Return only the lines between the line holding "obj.parent = empty" and the line holding "in imported if", the two boundary lines included, exactly as they appear.

* AVAILABLE DATA *
-- Start --
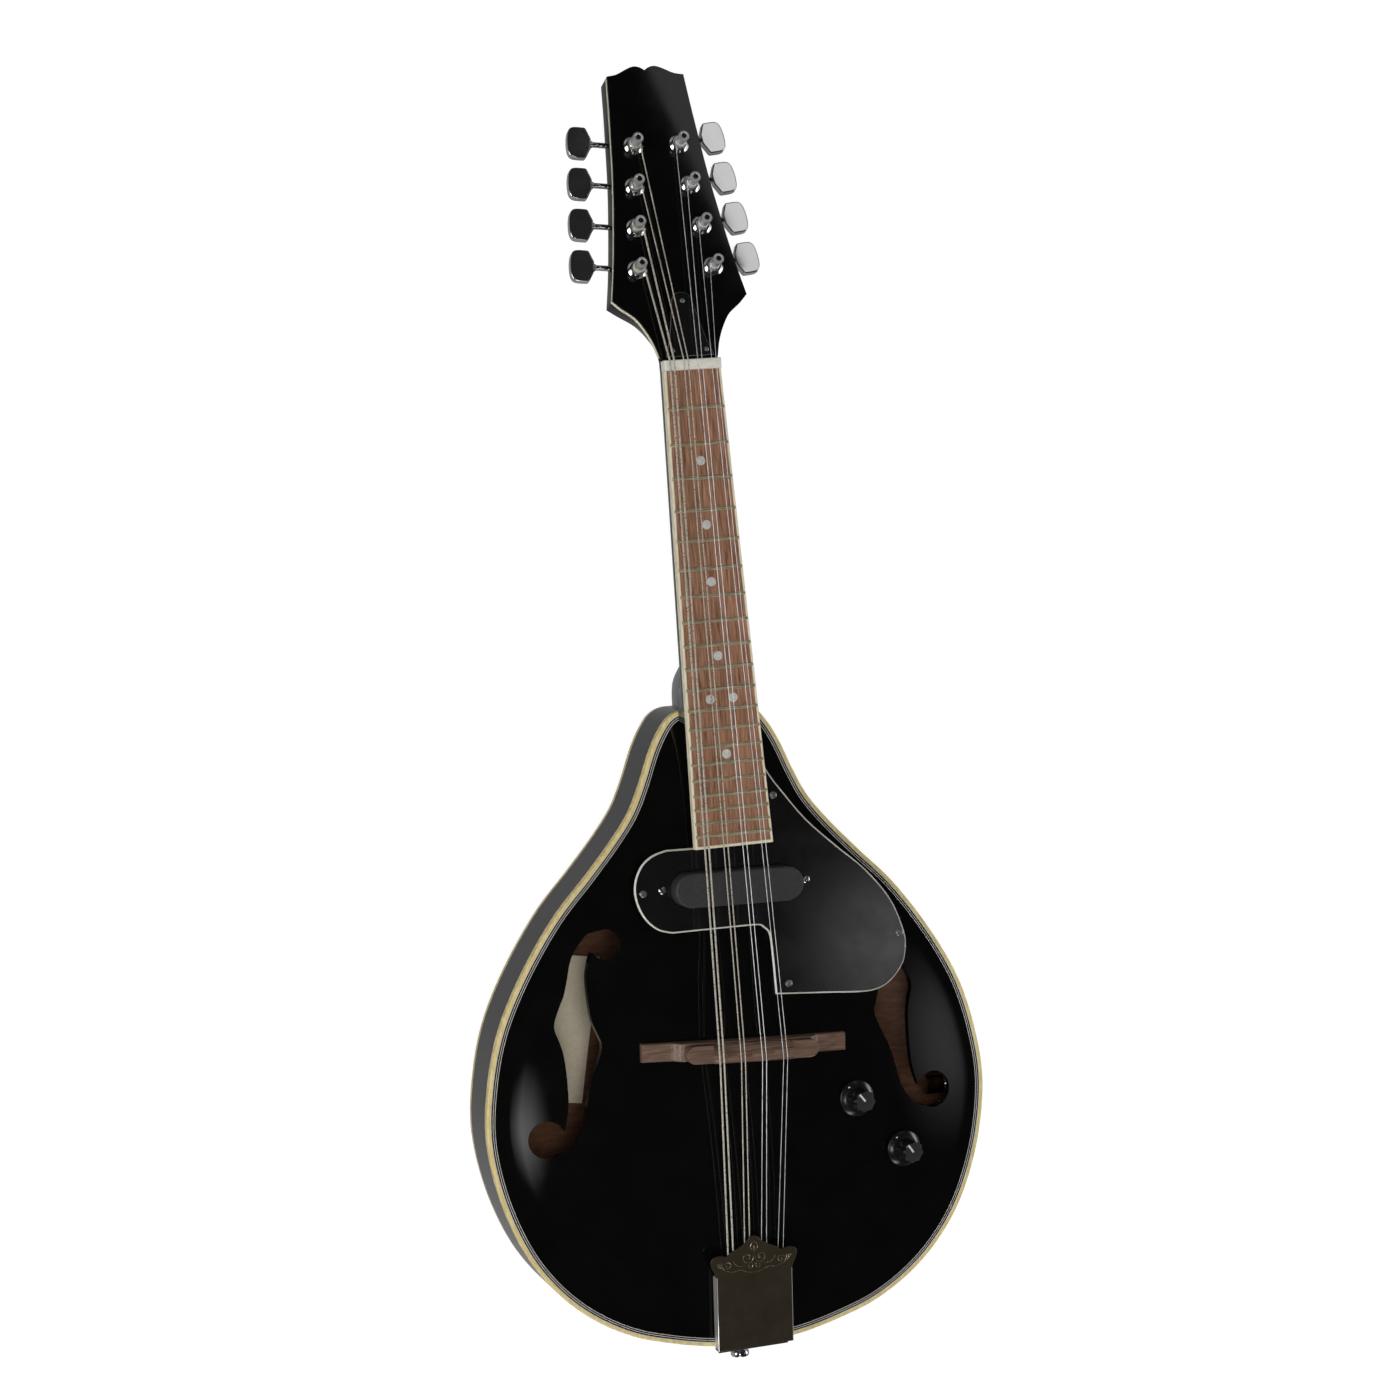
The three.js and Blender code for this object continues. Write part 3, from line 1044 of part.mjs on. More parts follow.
// Tailpiece frame, on the middle line of the strings at the tail
const tail = new THREE.Group();
tail.position.set(TAILPIECE_X, BODY_TAIL_Y, 0);
body.add(tail);
const apronFront = -CLEARANCE;
const apronBack = apronFront - TAIL_SHEET;
const baseFrontLevel = topHeight(TAILPIECE_X, BODY_TAIL_Y + TAIL_BASE_LENGTH) + TAIL_BASE_FRONT_LIFT;
const baseLevel = (y) => THREE.MathUtils.mapLinear(y, apronBack, TAIL_BASE_LENGTH, TAIL_BASE_REAR_LEVEL,
  baseFrontLevel);
const acrossX = new THREE.Matrix4().set(0, 0, 1, 0, 1, 0, 0, 0, 0, 1, 0, 0, 0, 0, 0, 1);
const crosswiseSlab = (profile, width) => slab(profile.map(([y, z]) => new THREE.Vector2(y, z)), width)
  .applyMatrix4(acrossX).translate(-width / 2, 0, 0);
const tailLeaf = crosswiseSlab([
  [apronBack, TAIL_BASE_REAR_LEVEL], [TAIL_BASE_LENGTH, baseFrontLevel],
  [TAIL_BASE_LENGTH, baseFrontLevel + TAIL_SHEET], [apronBack, TAIL_BASE_REAR_LEVEL + TAIL_SHEET],
], TAIL_BASE_WIDTH);
const tailApron = box(-TAIL_APRON_WIDTH / 2, TAIL_APRON_WIDTH / 2, apronBack, apronFront,
  TAIL_BASE_REAR_LEVEL - TAIL_APRON_HEIGHT, TAIL_BASE_REAR_LEVEL + TAIL_SHEET / 2);
const hookFloor = baseLevel(HOOK_INSET) + TAIL_SHEET / 2;
const hookTop = baseLevel(HOOK_INSET) + TAIL_SHEET + HOOK_HEIGHT;
const hooks = tailX.map((x) => box(x - HOOK_WIDTH / 2, x + HOOK_WIDTH / 2, HOOK_INSET - HOOK_WIDTH, HOOK_INSET,
  hookFloor, hookTop));
const apronHole = faced(rod(END_PIN_SHANK_RADIUS + CLEARANCE, -OVERRUN, apronBack * -2 + OVERRUN))
  .rotateX(Math.PI / 2).translate(0, 0, END_PIN_Z);
addPiece('tailpiece_base', cut(join(tailLeaf, tailApron, ...hooks), apronHole), nickel, tail);

// Cover: a bent sheet that slides off over the tail, with a scrolled front edge
const coverBack = COVER_REAR_INSET;
const coverFront = coverBack + COVER_LENGTH;
const coverLevel = (y) => THREE.MathUtils.mapLinear(y, coverBack, coverFront, COVER_REAR_LEVEL, COVER_FRONT_LEVEL);
const sideFront = coverBack + COVER_LENGTH * COVER_SIDE_TOP_SHARE;
const halfCover = COVER_WIDTH / 2;
const crownPoints = scaled(CROWN_SHARES, COVER_EAR_REACH / 2, COVER_LENGTH)
  .map((point) => point.add(new THREE.Vector2(0, coverBack)));
const facePoints = bothHalves([
  ...crownPoints, new THREE.Vector2(halfCover, sideFront), new THREE.Vector2(halfCover, coverBack),
]);
const slope = (COVER_FRONT_LEVEL - COVER_REAR_LEVEL) / COVER_LENGTH;
const lean = new THREE.Matrix4().set(1, 0, 0, 0, 0, 1, 0, 0, 0, slope, 1, COVER_REAR_LEVEL - slope * coverBack,
  0, 0, 0, 1);
const coverFace = slab(facePoints, COVER_SHEET, -COVER_SHEET).applyMatrix4(lean);
const sideProfile = [
  [coverBack, coverLevel(coverBack) - COVER_SHEET / 2], [sideFront, coverLevel(sideFront) - COVER_SHEET / 2],
  [sideFront, baseLevel(sideFront)], [coverBack, baseLevel(coverBack)],
];
const coverSides = [-1, 1].map((side) => crosswiseSlab(sideProfile, COVER_SHEET)
  .translate(side * (halfCover - COVER_SHEET / 2), 0, 0));
const coverRear = box(-halfCover, halfCover, coverBack, coverBack + COVER_SHEET,
  baseLevel(coverBack + COVER_SHEET) + TAIL_SHEET + CLEARANCE, COVER_REAR_LEVEL - COVER_SHEET / 2);
addPiece('tailpiece_cover', join(coverFace, ...coverSides, coverRear), darkChrome, tail);

// End pin through the tailpiece's apron and the rim into the tail block
const pinFace = -apronBack + CLEARANCE;
const endPin = faced(turned([
  [0, pinFace + END_PIN_REACH], [END_PIN_RADIUS, pinFace + END_PIN_REACH],
  [END_PIN_RADIUS, pinFace + END_PIN_REACH * 3 / 4], [END_PIN_WAIST_RADIUS, pinFace + END_PIN_REACH / 2],
  [END_PIN_RADIUS, pinFace + END_PIN_REACH / 6], [END_PIN_RADIUS, pinFace], [END_PIN_SHANK_RADIUS, pinFace],
  [END_PIN_SHANK_RADIUS, -END_PIN_SHANK_LENGTH], [0, -END_PIN_SHANK_LENGTH],
]));
addPiece('end_pin', endPin.rotateX(Math.PI / 2), chrome, tail).position.set(0, 0, END_PIN_Z);

// Pickguard: a flat plate on four pillars, cut round the neck and round the pickup
const guardPoint = ([x, y]) => new THREE.Vector2(GUARD_LEFT + x * GUARD_WIDTH, GUARD_FOOT + y * GUARD_LENGTH);
const trebleEdge = GUARD_TREBLE_SHARES.map(guardPoint);
const wingEdge = GUARD_WING_SHARES.map(guardPoint);
const wingEnd = wingEdge[wingEdge.length - 1];
const besideNeck = (y) => extensionHalf(y) + EXTENSION_INSET / 2;
const guardNeckTop = trebleEdge[0].y;
const guardUnder = extensionEnd - CLEARANCE - EXTENSION_INSET;
const guardOutline = [
  ...trebleEdge, ...GUARD_STEP_SHARES.map(guardPoint), ...wingEdge.slice(0, -1),
  new THREE.Vector2(wingEnd.x, Math.min(wingEnd.y, guardUnder)),
  new THREE.Vector2(besideNeck(extensionEnd), Math.min(wingEnd.y, guardUnder)),
  new THREE.Vector2(Math.min(besideNeck(guardNeckTop), trebleEdge[0].x - CLEARANCE), guardNeckTop),
];
function stadium(length, width) {
  const shape = new THREE.Shape();
  const end = (length - width) / 2;
  shape.absarc(end, 0, width / 2, -Math.PI / 2, Math.PI / 2);
  shape.absarc(-end, 0, width / 2, Math.PI / 2, (Math.PI * 3) / 2);
  return shape.getPoints(STADIUM_STEPS);
}
const pickupPlace = new THREE.Matrix4().makeRotationZ(PICKUP_TURN).setPosition(PICKUP_X, PICKUP_Y, 0);
const guardFloor = GUARD_LEVEL - GUARD_THICKNESS;
const pickupWindow = slab(stadium(PICKUP_LENGTH + CLEARANCE * 2, PICKUP_WIDTH + CLEARANCE * 2), GUARD_THICKNESS * 3,
  guardFloor - GUARD_THICKNESS).applyMatrix4(pickupPlace);
const pillars = GUARD_SCREW_SHARES.map(guardPoint).map(({ x, y }) => {
  const under = [-1, 0, 1].flatMap((i) => [-1, 0, 1].map((k) => topHeight(x + i * GUARD_PILLAR_RADIUS,
    y + k * GUARD_PILLAR_RADIUS)));
  const floor = Math.max(...under) + CLEARANCE;
  return faced(rod(GUARD_PILLAR_RADIUS, floor, guardFloor + GUARD_THICKNESS / 2, SMALL_SIDES)).translate(x, y, 0);
});
addPiece('pickguard', cut(join(slab(guardOutline, GUARD_THICKNESS, guardFloor), ...pillars), pickupWindow),
  blackPlastic);

// Pickup: a bar through the guard on a flange that is screwed under it
const flangeTop = guardFloor - CLEARANCE;
const pickupBody = join(
  slab(stadium(PICKUP_LENGTH, PICKUP_WIDTH), PICKUP_LEVEL - flangeTop + PICKUP_FLANGE_THICKNESS / 2,
    flangeTop - PICKUP_FLANGE_THICKNESS / 2),
  slab(stadium(PICKUP_FLANGE_LENGTH, PICKUP_FLANGE_WIDTH), PICKUP_FLANGE_THICKNESS,
    flangeTop - PICKUP_FLANGE_THICKNESS),
);
addPiece('pickup', pickupBody.applyMatrix4(pickupPlace), greyResin);

// Controls: the pot hangs under the soundboard and its knob turns in the bush above
const potTop = (wall) => -wall - CLEARANCE * 2;
const shaftHole = POT_SHAFT_RADIUS + CLEARANCE;
function pot(wall) {
  const top = potTop(wall);
  const floor = top - POT_DEPTH / 2;
  return faced(turned([
    [0, top - POT_DEPTH], [POT_RADIUS, top - POT_DEPTH], [POT_RADIUS, top], [POT_BUSH_RADIUS, top],
    [POT_BUSH_RADIUS, POT_BUSH_RISE], [shaftHole, POT_BUSH_RISE], [shaftHole, floor], [0, floor],
  ]));
}

function knob(wall) {
  const sides = KNOB_SCALLOPS * 6;
  const underside = POT_BUSH_RISE + CLEARANCE;
  const shaftEnd = potTop(wall) - POT_DEPTH / 2 + CLEARANCE;
  const cap = slab(Array.from({ length: sides }, (_, i) => {
    const angle = (2 * Math.PI * i) / sides;
    const radius = KNOB_CAP_RADIUS - KNOB_SCALLOP_DEPTH * Math.abs(Math.sin((angle * KNOB_SCALLOPS) / 2)) ** 2;
    return new THREE.Vector2(radius * Math.cos(angle), radius * Math.sin(angle));
  }), KNOB_HEIGHT - KNOB_SKIRT_HEIGHT, underside + KNOB_SKIRT_HEIGHT / 2);
  const skirt = faced(turned([
    [0, underside], [KNOB_SKIRT_RADIUS, underside], [KNOB_SKIRT_RADIUS, underside + KNOB_SKIRT_HEIGHT / 3],
    [KNOB_CAP_RADIUS, underside + KNOB_SKIRT_HEIGHT], [0, underside + KNOB_SKIRT_HEIGHT],
  ], ROUND_SIDES * 2));
  const shaft = faced(rod(POT_SHAFT_RADIUS, shaftEnd, underside + KNOB_SKIRT_HEIGHT / 2, SMALL_SIDES));
  return join(skirt, cap, shaft);
}

controls.forEach(({ name, group, wall }) => {
  addPiece(`${name}_pot`, pot(wall), nickel, group);
  addPiece(`${name}_knob`, knob(wall), blackPlastic, group);
});

// Output jack through the treble side of the rim, with an open bore for the plug
const jackFace = widest.x + CLEARANCE;
const jackInner = widest.x - RIM_THICKNESS - CLEARANCE - LINING_THICKNESS;
const jack = faced(turned([
  [0, jackFace - JACK_LENGTH], [JACK_SLEEVE_RADIUS, jackFace - JACK_LENGTH], [JACK_SLEEVE_RADIUS, jackFace],
  [JACK_FLANGE_RADIUS, jackFace], [JACK_FLANGE_RADIUS, jackFace + JACK_FLANGE_THICKNESS],
  [JACK_BORE_RADIUS, jackFace + JACK_FLANGE_THICKNESS], [JACK_BORE_RADIUS, jackFace - JACK_LENGTH + OVERRUN],
  [0, jackFace - JACK_LENGTH + OVERRUN],
], ROUND_SIDES));
addPiece('output_jack', jack.rotateY(Math.PI / 2), chrome).position.set(0, widest.y, rimMiddle);

// Strings: from a hook over the saddle and the nut, then three turns up round the waist of a post
function stringPath(i) {
  const radius = stringRadius(i);
  const side = i < 4 ? 0 : 1;
  const { group } = rows[side];
  const turn = side ? -1 : 1;
  const order = side ? 7 - i : i;
  const postY = postYs[order];
  const hook = inBody(tail, tailX[i], HOOK_INSET + CLEARANCE + radius, hookTop - HOOK_HEIGHT / 2);
  const crestPoint = inBody(bridge, saddleX[i], crestY, SADDLE_CREST_LEVEL + CLEARANCE + radius);
  const nutFront = inBody(board, nutX[i], 0, NUT_RISE);
  const nutBack = inBody(board, nutX[i], NUT_THICKNESS, NUT_RISE);
  const toRow = into(group).invert();
  const from = nutBack.clone().applyMatrix4(toRow);
  const windRadius = POST_WAIST_RADIUS + CLEARANCE + radius;
  const pitch = 2 * radius + WINDING_GAP;
  const start = FERRULE_HEIGHT + WINDING_LIFT + radius + CLEARANCE;
  const reach = new THREE.Vector2(-from.x, postY - from.y);
  const heading = reach.angle() - turn * Math.asin(windRadius / reach.length());
  const startAngle = heading - (turn * Math.PI) / 2;
  const winding = Array.from({ length: WINDING_TURNS * WINDING_STEPS + 1 }, (_, step) => {
    const turns = step / WINDING_STEPS;
    const angle = startAngle + turn * turns * 2 * Math.PI;
    return new THREE.Vector3(windRadius * Math.cos(angle), postY + windRadius * Math.sin(angle), start + pitch * turns);
  });
  const gap = winding.slice(WINDING_STEPS / 2).reduce((least, point, k) => {
    const lower = winding.slice(0, k + 1).map((other) => other.distanceTo(point));
    return Math.min(least, ...lower);
  }, Infinity) - 2 * radius;
  console.log(`string ${i + 1}: least gap of its winding to itself ${gap.toFixed(2)} mm`);
  return [hook, crestPoint, nutFront, nutBack, ...winding.map((point) => point.applyMatrix4(into(group)))];
}

STRING_DIAMETERS.forEach((_, course) => [0, 1].forEach((second) => {
  const i = course * 2 + second;
  addPiece(`string_${i + 1}`, tube(stringPath(i), stringRadius(i)), course < 2 ? wound : steel);
}));

export default mandolin;
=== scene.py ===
# %% [markdown]
# # Acoustic-electric mandolin
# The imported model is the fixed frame: it says where every piece lies and what turns or slides. This lesson
# builds a finer piece over most of its nodes. Lengths are written in millimetres, in the small frames that a
# maker would measure in (the rim's upper edge, the fingerboard, the headstock), and become metres when a
# piece is finished.

# %% Load the frame
import json
import math

import bmesh
import bpy
from mathutils import Matrix, Vector


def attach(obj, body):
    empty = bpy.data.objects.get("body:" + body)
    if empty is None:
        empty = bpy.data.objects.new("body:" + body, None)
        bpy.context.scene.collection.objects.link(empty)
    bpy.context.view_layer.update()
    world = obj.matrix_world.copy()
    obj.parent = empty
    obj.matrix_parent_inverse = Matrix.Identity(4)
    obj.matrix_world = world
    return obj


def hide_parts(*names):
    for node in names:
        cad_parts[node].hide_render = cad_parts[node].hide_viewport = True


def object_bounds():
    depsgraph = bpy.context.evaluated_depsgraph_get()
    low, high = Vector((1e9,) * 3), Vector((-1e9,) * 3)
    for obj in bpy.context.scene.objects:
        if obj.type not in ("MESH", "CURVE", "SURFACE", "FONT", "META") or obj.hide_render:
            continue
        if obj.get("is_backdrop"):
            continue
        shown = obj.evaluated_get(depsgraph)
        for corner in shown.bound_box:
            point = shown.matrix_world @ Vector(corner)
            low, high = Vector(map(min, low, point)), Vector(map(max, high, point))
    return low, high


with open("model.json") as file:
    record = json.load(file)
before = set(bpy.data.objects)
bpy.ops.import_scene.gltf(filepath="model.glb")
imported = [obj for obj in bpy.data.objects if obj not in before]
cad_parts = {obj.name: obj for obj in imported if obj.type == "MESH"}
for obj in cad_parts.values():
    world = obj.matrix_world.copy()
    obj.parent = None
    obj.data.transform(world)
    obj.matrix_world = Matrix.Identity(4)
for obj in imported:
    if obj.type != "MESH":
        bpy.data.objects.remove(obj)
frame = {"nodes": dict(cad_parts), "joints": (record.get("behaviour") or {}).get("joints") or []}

CAD_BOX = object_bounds()

# %% [markdown]
# ## Camera
# The photograph was taken from above the bass side, with the instrument lying on its back. Its place came
# from the frets and the headstock. A rotation matrix is easier to check than three angles that depend on
# each other.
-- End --
* RESULT FOR THIS TASK *
    obj.parent = empty
    obj.matrix_parent_inverse = Matrix.Identity(4)
    obj.matrix_world = world
    return obj


def hide_parts(*names):
    for node in names:
        cad_parts[node].hide_render = cad_parts[node].hide_viewport = True


def object_bounds():
    depsgraph = bpy.context.evaluated_depsgraph_get()
    low, high = Vector((1e9,) * 3), Vector((-1e9,) * 3)
    for obj in bpy.context.scene.objects:
        if obj.type not in ("MESH", "CURVE", "SURFACE", "FONT", "META") or obj.hide_render:
            continue
        if obj.get("is_backdrop"):
            continue
        shown = obj.evaluated_get(depsgraph)
        for corner in shown.bound_box:
            point = shown.matrix_world @ Vector(corner)
            low, high = Vector(map(min, low, point)), Vector(map(max, high, point))
    return low, high


with open("model.json") as file:
    record = json.load(file)
before = set(bpy.data.objects)
bpy.ops.import_scene.gltf(filepath="model.glb")
imported = [obj for obj in bpy.data.objects if obj not in before]
cad_parts = {obj.name: obj for obj in imported if obj.type == "MESH"}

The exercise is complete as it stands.